Some more detail that's hopefully easier to understand
If we're looking at the modern home, everything that doesn't use a motor can easily run on DC, and in the case of home electronics of any kind, internally does. So it makes sense to mass-rectify from the grid and feed our devices from the rectified DC. But to be most efficient, they all need to use the same voltage. As I look through my cordless tools and such, I see 12VDC, 18VDC, 24VDC, and 48VDC. So clearly we have a standards problem here. Too many standards to choose from!
I mentionned the exception being motors. There is no such thing as a truly brushless true-DC motor while there is such a thing as a brushless AC motor. Likewise, you can have a brushless AC generator but not a brushless DC generator. Electricity is created by moving a magnetic field over a wire, or moving a wire through a magnetic field. If you create a coil and place a magnet in it, the magnet rotates thus pushing electrons first with the north pole and then with the south pole. This reversal of magnetic polarity causes a reversal of voltage thus producing AC. A motor is the same contraption but in reverse. To use a DC motor or DC generator, you need brushes and commutators to rectify the AC into DC. A universal motor also uses brushes and commutators, but will run on both AC and DC. New car alternators use the same contraption in reverse to generate electricity, but they require a bit of electricity running through their spinning coil to generate the magnetic field for them to work. But make no mistake, they use brushes to do so. Thus motors and generators are inherently AC devices.
The classic workhorse electric motor is called a "squirrel cage motor". (If you take one apart, you'll see why.) In North America, these run at 60 cycles per second, the same frequency as the AC current. If you want to change the speed, you adjust the frequency. These motors are brushless which makes them ideal for industrial uses because they don't need much maintenance. Many appliances including refrigerators, air conditioners, furnace fans, washing machines, and so forth, use these squirrel cage motors for just this reason.
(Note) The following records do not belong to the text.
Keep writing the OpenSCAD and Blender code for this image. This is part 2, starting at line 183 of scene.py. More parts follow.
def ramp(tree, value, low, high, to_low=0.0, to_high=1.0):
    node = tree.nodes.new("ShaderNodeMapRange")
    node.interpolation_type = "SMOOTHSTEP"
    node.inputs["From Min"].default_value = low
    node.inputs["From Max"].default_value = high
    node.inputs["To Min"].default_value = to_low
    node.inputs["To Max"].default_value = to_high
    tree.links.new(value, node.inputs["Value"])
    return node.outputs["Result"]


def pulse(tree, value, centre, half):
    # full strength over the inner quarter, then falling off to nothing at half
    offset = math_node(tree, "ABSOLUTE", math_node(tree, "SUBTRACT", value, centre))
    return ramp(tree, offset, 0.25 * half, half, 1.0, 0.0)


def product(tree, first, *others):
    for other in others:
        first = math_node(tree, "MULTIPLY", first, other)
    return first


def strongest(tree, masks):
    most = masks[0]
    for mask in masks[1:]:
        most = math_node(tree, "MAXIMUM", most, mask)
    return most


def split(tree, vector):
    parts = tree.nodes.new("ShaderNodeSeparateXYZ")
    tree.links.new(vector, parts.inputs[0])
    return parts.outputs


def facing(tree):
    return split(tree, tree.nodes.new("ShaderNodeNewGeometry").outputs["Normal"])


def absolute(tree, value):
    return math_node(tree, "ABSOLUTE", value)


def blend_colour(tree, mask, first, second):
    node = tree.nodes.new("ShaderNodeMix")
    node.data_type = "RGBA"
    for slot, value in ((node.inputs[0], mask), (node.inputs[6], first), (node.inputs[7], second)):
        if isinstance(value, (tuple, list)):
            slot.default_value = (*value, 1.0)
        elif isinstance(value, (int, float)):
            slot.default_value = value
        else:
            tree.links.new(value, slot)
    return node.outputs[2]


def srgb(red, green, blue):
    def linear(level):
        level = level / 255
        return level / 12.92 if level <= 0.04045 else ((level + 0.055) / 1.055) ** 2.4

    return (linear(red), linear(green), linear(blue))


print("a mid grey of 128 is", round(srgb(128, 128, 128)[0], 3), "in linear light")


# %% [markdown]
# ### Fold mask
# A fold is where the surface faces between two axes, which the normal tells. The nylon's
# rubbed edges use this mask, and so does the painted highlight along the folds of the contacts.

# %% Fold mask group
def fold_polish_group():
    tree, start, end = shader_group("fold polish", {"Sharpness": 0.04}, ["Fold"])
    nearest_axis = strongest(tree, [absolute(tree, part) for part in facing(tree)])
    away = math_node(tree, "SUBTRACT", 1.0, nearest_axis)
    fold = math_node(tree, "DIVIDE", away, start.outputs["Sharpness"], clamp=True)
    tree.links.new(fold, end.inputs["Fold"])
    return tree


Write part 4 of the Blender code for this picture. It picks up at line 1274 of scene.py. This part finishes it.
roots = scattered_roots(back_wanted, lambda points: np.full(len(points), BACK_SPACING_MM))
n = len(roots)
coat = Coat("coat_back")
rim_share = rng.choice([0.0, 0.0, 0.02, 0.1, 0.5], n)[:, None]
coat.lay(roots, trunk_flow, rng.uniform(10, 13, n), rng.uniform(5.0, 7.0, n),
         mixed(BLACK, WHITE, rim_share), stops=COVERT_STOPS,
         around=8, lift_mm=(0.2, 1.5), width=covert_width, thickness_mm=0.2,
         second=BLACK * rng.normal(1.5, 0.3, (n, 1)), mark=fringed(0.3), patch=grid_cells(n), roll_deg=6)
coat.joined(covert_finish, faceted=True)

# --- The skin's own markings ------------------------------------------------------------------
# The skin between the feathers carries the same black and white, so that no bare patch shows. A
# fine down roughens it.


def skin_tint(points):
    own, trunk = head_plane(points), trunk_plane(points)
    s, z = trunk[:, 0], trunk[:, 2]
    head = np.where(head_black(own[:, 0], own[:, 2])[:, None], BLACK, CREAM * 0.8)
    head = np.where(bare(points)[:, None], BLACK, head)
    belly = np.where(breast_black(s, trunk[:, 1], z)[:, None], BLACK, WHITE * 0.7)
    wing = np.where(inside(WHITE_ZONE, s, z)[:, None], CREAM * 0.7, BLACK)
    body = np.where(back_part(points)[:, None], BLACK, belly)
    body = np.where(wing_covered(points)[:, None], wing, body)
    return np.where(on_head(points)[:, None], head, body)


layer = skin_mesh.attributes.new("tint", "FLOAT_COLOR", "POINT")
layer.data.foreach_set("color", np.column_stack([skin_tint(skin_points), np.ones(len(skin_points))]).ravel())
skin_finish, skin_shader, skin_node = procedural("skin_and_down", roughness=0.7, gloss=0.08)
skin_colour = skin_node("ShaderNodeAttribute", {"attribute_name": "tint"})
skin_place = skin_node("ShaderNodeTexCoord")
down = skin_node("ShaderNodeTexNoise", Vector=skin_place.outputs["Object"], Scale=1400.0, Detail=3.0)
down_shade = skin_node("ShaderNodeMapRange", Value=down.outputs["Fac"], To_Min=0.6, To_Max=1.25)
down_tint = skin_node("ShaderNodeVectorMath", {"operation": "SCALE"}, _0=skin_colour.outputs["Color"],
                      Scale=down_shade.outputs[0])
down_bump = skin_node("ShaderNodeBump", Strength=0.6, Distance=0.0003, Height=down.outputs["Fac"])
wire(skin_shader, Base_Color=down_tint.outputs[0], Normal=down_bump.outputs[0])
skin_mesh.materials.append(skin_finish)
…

So if you're running a house on DC, and you have a refrigerator, or a water pump, you classically need to "invert" the DC to AC or you need to replace the brushes and clean the commutators regularly. Modern inverters are quite efficient in doing this, but it's not easy and not perfect. Rectifying DC (through a bridge rectifier with a filtering capacitor and inductor) is much easier and more efficient. Until recently, most home appliances ran on motors. So that's why we have AC in our homes.
Back in high school (some 30 years ago), for a science fair, I built a linear motor. It consisted of a series of electro-magnets all set in a line. You turn them on and off in series to drive a ball bearing down the track. At a local museum, they had much the same thing, but made into an oval. Theirs would move a pure aluminium puck around their oval track. Stretch that oval out into a circle and you have what is called a multi-phase brushless motor. The minimum number of phases for a reliable motor of this type is 3. My brand new off-the-shelf furnace fan uses a 24-phase brushless motor running at 240VDC and my washing machine uses a 15-phase brushless motor running at 120VDC. So the days of the squirrel cage motor are clearly numbered and the ability to make motorized appliances that can and do run on DC are clearly here. And the circuit for these is very cheap and very robust. Mine, made from a 555-timer, TTL D-type flip-flops, and relays still works today [and can still bury a ball-bearing into a piece of pine]. Today, CMOS and power-FETs are the more cost-effective and much more efficient way to go, but the design is the same, and just as cheap, and even more robust.
So the only thing that is holding us back from moving to houses with integral DC wiring and circuitry is the understanding that it is easily feasible, and the will.